ECMI Commentaries offer views and insights into developments affecting capital markets in Europe. They are produced by specialists associated with the European Capital Markets Institute, which is managed and staffed by CEPS. Unless otherwise indicated, the views expressed are attributable only to the authors and not to any institution with which they are associated, and nor do they necessarily represent the views of the ECMI.


[1] Steven Maijoor, “Resilience, Recovery and Resolution: Three essential Rs for CCPs”, paper presented at ILF Conference on Resolution in Europe: The Unresolved Questions, Goethe University, Frankfurt am Main, 23 April 2018.

[2] “A cooperative approach to CCP recovery and resolution”, Paper presented at ILF Conference on Resolution in Europe: The Unresolved Questions, Goethe University, Frankfurt am Main, 23 April 2018.

[3] On the specific recovery tools, see CPMI IOSCO, “Recovery of financial markets infrastructures”, revision July 2017, p. 4.

[4] D. Ryan, “Recovery and Resolution: Uneven Bars for CCPs and Banks”, paper presented at Harvard Law School Forum on Corporate Governance and Financial Regulation, Cambridge, MA, 27 August 2016.

[5] FSB, OICV-IOSCO, ‘Analysis of Central Clearing Interdependencies’, 5 July 2017 (data as of 30.9.2016).

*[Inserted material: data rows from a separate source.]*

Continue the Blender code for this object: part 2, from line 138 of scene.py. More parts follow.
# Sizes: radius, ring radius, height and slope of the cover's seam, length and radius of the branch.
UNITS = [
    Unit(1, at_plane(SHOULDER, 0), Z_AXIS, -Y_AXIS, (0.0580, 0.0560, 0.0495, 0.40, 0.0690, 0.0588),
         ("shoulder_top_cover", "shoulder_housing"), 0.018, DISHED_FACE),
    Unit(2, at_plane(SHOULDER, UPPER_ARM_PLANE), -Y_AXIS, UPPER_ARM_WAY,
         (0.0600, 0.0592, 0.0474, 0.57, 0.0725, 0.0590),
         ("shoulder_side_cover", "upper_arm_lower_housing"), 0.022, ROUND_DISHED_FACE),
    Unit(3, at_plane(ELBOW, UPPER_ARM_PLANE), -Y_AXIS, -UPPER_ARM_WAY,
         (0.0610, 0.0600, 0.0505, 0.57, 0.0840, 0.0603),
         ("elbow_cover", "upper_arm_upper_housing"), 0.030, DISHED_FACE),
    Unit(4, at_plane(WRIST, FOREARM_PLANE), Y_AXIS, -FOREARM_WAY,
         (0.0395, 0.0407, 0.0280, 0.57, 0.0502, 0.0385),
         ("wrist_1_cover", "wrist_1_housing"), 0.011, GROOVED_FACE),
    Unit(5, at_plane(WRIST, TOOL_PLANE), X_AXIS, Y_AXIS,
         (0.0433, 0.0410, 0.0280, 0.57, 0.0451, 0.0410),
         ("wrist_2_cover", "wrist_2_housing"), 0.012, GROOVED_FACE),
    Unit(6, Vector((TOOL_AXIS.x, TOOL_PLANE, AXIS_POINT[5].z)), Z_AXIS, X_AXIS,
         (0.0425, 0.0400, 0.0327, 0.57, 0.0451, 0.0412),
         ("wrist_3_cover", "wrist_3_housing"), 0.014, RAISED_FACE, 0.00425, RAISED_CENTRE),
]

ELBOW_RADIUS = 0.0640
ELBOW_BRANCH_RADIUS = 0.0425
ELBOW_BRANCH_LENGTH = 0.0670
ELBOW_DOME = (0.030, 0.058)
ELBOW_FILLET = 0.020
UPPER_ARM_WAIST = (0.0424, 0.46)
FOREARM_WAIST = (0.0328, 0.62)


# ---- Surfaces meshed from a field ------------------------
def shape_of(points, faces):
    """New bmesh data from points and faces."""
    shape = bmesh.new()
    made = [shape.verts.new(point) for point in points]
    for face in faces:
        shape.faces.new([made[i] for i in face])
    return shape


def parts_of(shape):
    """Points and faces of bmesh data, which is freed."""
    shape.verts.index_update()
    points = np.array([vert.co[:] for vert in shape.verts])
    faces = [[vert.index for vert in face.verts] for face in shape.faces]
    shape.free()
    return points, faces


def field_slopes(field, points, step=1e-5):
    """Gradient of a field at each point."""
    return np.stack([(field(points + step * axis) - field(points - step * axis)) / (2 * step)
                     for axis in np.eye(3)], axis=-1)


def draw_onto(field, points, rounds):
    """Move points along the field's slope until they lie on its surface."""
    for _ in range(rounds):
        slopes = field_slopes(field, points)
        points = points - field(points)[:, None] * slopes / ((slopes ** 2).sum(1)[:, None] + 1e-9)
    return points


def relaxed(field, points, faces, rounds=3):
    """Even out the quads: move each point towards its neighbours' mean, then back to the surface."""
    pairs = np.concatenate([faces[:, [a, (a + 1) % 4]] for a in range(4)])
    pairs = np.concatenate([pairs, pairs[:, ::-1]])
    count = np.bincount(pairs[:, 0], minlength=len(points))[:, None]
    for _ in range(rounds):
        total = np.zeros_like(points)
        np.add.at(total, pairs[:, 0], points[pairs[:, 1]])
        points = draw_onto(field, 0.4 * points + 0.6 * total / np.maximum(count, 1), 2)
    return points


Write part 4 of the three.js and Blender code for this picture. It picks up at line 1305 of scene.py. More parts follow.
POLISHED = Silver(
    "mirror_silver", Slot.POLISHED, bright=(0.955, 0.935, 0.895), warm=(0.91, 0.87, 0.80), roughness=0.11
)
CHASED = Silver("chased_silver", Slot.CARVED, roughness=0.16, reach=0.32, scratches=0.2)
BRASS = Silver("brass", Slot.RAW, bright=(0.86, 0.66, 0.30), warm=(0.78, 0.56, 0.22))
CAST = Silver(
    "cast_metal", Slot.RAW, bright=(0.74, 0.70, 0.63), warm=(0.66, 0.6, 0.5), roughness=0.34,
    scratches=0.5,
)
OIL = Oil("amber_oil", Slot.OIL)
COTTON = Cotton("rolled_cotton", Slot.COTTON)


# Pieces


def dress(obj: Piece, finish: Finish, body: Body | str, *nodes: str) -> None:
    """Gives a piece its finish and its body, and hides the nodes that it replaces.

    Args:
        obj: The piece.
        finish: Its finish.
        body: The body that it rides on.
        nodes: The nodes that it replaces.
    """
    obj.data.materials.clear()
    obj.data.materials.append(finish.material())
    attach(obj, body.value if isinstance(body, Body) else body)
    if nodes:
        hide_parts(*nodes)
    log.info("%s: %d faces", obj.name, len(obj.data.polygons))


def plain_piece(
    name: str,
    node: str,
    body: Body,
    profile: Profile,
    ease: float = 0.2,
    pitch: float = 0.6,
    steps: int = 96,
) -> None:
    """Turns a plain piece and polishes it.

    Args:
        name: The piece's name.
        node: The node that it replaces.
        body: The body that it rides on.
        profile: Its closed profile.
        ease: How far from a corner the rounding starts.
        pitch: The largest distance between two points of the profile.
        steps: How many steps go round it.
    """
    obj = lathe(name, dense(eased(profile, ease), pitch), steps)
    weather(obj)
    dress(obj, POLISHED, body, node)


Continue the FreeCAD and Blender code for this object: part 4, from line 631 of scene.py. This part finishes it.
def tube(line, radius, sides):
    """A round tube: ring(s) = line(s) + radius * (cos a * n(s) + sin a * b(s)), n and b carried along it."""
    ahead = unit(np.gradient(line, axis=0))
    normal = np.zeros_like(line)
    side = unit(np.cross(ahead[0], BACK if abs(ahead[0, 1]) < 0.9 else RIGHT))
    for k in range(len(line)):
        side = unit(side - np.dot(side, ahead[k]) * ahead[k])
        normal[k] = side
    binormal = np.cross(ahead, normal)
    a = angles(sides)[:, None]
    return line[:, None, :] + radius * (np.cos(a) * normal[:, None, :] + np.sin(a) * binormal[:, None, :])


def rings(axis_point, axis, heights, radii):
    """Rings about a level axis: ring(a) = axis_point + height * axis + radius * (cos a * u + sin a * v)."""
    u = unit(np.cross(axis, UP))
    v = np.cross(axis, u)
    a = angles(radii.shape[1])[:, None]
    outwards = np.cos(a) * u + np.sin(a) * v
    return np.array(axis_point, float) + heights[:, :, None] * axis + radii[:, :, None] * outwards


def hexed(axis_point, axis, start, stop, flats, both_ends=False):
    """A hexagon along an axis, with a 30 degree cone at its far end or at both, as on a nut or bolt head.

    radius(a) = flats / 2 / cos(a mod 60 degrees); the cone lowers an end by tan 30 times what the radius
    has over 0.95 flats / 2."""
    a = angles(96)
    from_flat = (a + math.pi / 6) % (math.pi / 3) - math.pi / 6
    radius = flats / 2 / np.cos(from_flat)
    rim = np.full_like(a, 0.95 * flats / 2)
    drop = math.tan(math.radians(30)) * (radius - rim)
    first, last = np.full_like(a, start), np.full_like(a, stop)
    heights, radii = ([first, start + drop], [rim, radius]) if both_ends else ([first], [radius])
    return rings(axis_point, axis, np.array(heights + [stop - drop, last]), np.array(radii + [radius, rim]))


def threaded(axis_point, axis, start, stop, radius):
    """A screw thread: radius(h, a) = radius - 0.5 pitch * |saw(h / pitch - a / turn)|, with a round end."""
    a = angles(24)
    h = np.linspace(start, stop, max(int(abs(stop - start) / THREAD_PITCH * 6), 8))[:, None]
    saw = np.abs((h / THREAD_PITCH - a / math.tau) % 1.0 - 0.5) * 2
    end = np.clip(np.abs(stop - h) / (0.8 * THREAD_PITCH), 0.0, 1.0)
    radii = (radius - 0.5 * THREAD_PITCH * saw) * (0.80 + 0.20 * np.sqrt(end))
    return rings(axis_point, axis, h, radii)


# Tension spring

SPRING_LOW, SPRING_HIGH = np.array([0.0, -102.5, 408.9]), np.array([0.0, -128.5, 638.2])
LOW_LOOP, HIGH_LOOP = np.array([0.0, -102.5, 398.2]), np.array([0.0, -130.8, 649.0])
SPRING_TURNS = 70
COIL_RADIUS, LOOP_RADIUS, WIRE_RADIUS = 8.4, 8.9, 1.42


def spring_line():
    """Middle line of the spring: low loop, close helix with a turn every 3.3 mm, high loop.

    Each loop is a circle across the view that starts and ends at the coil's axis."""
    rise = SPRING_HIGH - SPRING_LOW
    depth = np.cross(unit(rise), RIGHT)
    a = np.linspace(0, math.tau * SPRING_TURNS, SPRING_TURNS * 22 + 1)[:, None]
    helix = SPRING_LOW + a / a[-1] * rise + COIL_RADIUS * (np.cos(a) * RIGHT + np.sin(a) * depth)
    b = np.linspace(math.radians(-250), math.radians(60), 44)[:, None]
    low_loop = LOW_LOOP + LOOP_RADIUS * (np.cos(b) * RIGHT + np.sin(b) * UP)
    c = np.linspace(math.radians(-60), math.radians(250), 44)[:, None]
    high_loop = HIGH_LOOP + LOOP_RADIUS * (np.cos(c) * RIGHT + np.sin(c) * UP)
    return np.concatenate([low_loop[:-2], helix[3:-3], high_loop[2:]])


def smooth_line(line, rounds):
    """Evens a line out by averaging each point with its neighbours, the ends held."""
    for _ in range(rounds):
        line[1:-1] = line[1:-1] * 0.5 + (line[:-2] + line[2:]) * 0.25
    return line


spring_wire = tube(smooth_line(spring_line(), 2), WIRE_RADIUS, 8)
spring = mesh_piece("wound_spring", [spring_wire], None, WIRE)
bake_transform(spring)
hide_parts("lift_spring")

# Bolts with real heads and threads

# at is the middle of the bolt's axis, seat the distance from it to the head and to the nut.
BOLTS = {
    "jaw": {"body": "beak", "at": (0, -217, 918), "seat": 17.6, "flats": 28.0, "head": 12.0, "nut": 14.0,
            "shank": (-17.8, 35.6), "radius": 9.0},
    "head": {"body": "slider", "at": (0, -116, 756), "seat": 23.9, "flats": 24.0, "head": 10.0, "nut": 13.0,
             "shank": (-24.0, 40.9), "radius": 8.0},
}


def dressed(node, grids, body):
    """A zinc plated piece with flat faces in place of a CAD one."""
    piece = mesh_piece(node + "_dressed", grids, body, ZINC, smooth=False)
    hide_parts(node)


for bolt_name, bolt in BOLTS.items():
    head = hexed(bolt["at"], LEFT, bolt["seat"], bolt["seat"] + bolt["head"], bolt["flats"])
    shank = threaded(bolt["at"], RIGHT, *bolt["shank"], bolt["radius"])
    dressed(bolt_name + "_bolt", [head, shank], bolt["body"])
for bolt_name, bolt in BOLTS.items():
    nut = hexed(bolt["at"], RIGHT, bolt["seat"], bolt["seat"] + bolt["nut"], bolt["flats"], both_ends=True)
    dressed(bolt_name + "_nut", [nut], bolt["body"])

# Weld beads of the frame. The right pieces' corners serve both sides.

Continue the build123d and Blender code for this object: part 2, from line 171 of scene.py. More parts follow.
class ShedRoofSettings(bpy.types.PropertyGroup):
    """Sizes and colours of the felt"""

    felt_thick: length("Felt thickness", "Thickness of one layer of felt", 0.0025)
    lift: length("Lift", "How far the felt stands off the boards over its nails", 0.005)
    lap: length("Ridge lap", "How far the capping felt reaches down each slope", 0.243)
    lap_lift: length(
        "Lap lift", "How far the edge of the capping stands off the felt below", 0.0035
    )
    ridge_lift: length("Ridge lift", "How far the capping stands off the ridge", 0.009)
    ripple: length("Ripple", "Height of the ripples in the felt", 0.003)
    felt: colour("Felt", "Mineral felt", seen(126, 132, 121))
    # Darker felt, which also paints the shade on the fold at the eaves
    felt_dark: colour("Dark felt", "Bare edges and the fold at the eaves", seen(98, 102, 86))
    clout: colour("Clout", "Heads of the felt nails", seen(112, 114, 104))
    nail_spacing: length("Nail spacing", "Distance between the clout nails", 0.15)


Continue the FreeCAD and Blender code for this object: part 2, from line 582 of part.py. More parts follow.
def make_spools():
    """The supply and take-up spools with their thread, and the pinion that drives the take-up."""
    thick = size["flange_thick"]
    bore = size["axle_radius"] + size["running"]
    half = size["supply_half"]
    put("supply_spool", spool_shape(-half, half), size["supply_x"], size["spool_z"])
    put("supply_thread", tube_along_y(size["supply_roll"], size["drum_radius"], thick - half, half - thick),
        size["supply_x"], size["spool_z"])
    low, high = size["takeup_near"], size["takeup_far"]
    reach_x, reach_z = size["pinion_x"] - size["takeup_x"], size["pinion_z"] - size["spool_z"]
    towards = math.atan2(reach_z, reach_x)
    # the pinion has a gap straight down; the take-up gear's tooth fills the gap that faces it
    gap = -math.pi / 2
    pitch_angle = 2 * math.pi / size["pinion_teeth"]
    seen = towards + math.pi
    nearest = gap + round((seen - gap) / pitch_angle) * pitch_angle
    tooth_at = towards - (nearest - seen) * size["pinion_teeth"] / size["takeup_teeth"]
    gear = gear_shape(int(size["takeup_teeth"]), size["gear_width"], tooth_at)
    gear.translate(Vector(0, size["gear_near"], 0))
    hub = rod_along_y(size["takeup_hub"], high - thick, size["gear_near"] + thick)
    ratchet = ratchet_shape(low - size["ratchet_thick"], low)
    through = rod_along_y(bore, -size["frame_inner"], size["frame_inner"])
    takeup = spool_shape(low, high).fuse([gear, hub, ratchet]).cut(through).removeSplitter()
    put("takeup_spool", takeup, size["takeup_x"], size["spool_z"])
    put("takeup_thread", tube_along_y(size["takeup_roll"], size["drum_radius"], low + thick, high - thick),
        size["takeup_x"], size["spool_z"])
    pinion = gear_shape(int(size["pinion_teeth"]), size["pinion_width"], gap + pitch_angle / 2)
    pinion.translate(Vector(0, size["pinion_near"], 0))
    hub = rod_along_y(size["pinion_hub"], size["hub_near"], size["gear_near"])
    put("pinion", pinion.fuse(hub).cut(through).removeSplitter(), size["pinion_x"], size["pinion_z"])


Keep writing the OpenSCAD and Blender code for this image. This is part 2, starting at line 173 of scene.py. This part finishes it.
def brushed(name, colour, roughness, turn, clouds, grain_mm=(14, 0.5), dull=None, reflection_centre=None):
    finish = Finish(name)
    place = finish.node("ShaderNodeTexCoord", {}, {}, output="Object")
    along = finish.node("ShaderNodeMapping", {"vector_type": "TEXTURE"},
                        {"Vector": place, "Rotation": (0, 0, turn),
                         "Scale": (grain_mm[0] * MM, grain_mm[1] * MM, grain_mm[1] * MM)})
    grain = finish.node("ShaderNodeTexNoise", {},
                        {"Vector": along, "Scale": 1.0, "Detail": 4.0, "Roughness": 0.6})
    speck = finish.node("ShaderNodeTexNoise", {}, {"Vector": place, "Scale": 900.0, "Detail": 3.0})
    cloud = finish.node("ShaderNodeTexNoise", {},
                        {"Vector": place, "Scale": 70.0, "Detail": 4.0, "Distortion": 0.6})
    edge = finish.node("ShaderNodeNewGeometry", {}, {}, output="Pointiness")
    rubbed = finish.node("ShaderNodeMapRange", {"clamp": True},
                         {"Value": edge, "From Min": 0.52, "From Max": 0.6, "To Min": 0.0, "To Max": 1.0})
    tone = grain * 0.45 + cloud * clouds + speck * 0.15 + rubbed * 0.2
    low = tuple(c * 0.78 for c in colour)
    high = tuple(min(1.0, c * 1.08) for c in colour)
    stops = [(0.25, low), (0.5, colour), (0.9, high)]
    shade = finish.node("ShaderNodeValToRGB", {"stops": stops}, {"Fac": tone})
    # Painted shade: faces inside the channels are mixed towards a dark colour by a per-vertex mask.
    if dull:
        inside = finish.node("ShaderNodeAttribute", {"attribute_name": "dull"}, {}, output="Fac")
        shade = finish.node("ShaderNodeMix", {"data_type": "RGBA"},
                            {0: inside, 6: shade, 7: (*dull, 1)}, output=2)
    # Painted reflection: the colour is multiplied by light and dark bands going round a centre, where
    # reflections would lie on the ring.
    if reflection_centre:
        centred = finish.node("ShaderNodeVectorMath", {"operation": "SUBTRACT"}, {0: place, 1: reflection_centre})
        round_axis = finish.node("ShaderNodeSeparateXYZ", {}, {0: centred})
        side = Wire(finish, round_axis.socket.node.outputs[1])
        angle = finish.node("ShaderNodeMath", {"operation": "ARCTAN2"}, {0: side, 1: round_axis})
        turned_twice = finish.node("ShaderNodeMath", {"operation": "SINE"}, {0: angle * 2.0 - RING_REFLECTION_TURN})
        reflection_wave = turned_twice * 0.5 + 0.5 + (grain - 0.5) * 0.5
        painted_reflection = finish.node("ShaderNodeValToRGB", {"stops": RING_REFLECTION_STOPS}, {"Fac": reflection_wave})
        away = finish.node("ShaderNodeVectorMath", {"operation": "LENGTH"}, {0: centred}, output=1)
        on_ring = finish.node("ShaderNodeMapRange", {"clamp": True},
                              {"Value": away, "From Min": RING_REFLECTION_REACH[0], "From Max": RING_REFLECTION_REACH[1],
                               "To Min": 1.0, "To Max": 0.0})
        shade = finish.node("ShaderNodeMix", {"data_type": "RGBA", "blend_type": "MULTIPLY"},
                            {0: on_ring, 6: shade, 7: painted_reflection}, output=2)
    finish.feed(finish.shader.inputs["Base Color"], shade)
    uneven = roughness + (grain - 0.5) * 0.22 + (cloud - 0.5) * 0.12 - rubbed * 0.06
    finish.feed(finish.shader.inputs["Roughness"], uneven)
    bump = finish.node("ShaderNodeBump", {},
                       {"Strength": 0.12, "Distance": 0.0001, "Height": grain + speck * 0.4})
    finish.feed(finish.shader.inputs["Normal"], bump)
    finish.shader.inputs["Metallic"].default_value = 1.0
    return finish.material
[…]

[6] For a discussion of existing supervisory arrangements on CCPs and their proposed reform, compare at least D. Busch, “A stronger role for the European supervisory authorities in the EU 27”, in Busch, Ferrarini, Avgouleas (eds), Capital Markets Union in Europe, Oxford: OUP, 2018, p. 28; M. Lamandini and D. Ramos Munoz, “Supervisory Systems after Brexit: Coordination between EU and UK on a daily basis”, EBI Working Paper 2018, forthcoming; R. Bismuth, “The Federalisation of Financial Supervision in the US and the EU: A Historical-Comparative Perspective”, in M. Andenas and G. Deipenbrock (eds), Regulating and Supervising European Financial Markets, Springer, 2016, p. 231 ff.

[7] Article 4 of the Commission proposal for a Regulation on CCPs’ recovery and resolution, noting that, pursuant to Article 4(3) ESMA has no voting rights in the college.